Further to that point, our own identities are subject to question. Are we authored by someone else? In addition, there’s a section that questions where our identities come from and where our words are from. He asks, “when I make phrases, is it really me who is speaking? How can anyone ever say anything original, personal, unique to him, when by definition language obliges us to draw from a well of preexisting words?” (252). The ways we formulate our identities are so influenced by “external forces: our times, the books we read, our sociocultural determinisms, our linguistic ‘tics’ so precious that they form our identity, the speeches we are constantly bombarded with in every possible and imaginable form” (252). He then goes on to talk about how we note phrases emerging from our loved ones’ mouths that are clearly appropriated from elsewhere “as if he were the source of those thoughts rather than a sponge for them, rehashing the same formulas, the same rhetoric, the same presuppositions, the same indignant inflections, the same knowing tone, as if he were not simply the medium through which a newspaper’s prerecorded voice repeated the words of a politician who himself had read them in a book whose author, and so on…” (252). We become, essentially, citations.

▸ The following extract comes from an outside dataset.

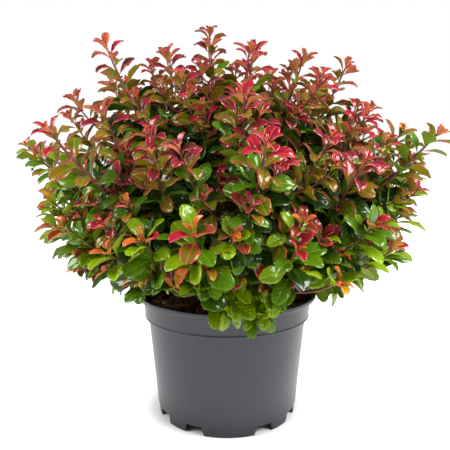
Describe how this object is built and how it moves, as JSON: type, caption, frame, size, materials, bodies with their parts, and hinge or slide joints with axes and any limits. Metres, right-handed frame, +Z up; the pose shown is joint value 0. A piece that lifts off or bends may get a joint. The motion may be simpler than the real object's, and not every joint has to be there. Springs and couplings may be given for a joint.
{
  "type": "potted evergreen shrub",
  "caption": "Dense round evergreen shrub with toothed glossy leaves, green below and red at the shoot tips, in a dark round nursery pot.",
  "frame": {"origin": "centre of the pot's flat underside, on the level the pot stands on", "axes": "+Z up along the pot's axis, -Y towards the front of the plant, +X to its right"},
  "size_m": [0.5193, 0.491, 0.4925],
  "materials": {
    "pot_plastic": "satin moulded",
    "bark_mulch": "rough shredded bark",
    "woody_bark": "ridged bark",
    "green_foliage": "glossy leaf",
    "bronze_foliage": "glossy leaf",
    "red_foliage": "glossy leaf"
  },
  "bodies": {
    "root": {"pot": "pot_plastic", "potting_soil": "bark_mulch", "main_stem": "woody_bark", "low_bough_1": "woody_bark", "low_bough_2": "woody_bark", "low_bough_3": "woody_bark", "low_bough_4": "woody_bark", "low_bough_5": "woody_bark", "low_bough_6": "woody_bark", "low_bough_7": "woody_bark", "low_bough_8": "woody_bark", "side_bough_1": "woody_bark", "side_bough_2": "woody_bark", "side_bough_3": "woody_bark", "side_bough_4": "woody_bark", "side_bough_5": "woody_bark", "side_bough_6": "woody_bark", "side_bough_7": "woody_bark", "side_bough_8": "woody_bark", "shoulder_bough_1": "woody_bark", "shoulder_bough_2": "woody_bark", "shoulder_bough_3": "woody_bark", "shoulder_bough_4": "woody_bark", "shoulder_bough_5": "woody_bark", "low_foliage_1": "green_foliage", "low_foliage_2": "green_foliage", "low_foliage_3": "green_foliage", "low_foliage_4": "green_foliage", "low_foliage_5": "green_foliage", "low_foliage_6": "green_foliage", "low_foliage_7": "green_foliage", "low_foliage_8": "green_foliage", "side_foliage_1": "bronze_foliage", "side_foliage_2": "bronze_foliage", "side_foliage_3": "bronze_foliage", "side_foliage_4": "bronze_foliage", "side_foliage_5": "bronze_foliage", "side_foliage_6": "bronze_foliage", "side_foliage_7": "bronze_foliage", "side_foliage_8": "bronze_foliage", "shoulder_foliage_1": "red_foliage", "shoulder_foliage_2": "red_foliage", "shoulder_foliage_3": "red_foliage", "shoulder_foliage_4": "red_foliage", "shoulder_foliage_5": "red_foliage", "top_foliage": "red_foliage"}
  },
  "joints": []
}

I’m not even close to articulating how entertaining and thoughtful this book is. It’s a perfect blend of so-called high-brow and low-brow entertainment. I had the good fortune to read, essentially, 200 pages of this book in (almost) one sitting. As a result, the book was deeply satisfying. It felt like an intimate experience with central characters and had an ending worthy of literary classic. Not to spoil too much, but it offers multiple possibilities—again, language is never singular.

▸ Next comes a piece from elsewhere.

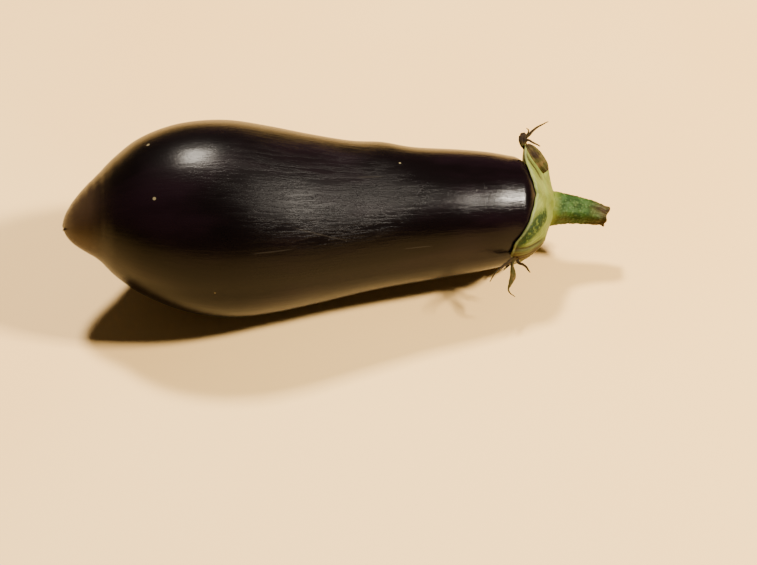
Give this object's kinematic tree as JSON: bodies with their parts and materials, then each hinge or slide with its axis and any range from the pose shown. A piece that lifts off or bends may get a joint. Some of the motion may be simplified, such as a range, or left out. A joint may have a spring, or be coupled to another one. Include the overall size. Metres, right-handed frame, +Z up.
{
  "type": "eggplant",
  "caption": "Glossy near-black eggplant lying on its side, pear-shaped with a pointed blossom end, a green lobed calyx with withered tips and a short warty stalk.",
  "frame": {"origin": "centre of the small flat spot under the belly, on the surface that the eggplant lies on", "axes": "+X along the fruit towards the stalk, +Z up, -Y towards the side that the picture shows"},
  "size_m": [0.2355, 0.0827, 0.0839],
  "materials": {
    "fruit_skin": "gloss",
    "calyx": "satin",
    "stalk": "matte"
  },
  "bodies": {
    "root": {"fruit": "fruit_skin", "calyx": "calyx", "stem": "stalk"}
  },
  "joints": []
}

At times like this, I feel like the quality of my reviews is in direct contradiction to my enjoyment of the book. There are so many wonderful turns in the plot, thoughtful philosophical discussions, humorous incongruities between history and fiction, and … well, it’s just a good book.


If only I had the seventh function of language at my disposal, this review would compel you to read Laurent Binet’s book. If I just say “do it” would that work? “Do it.”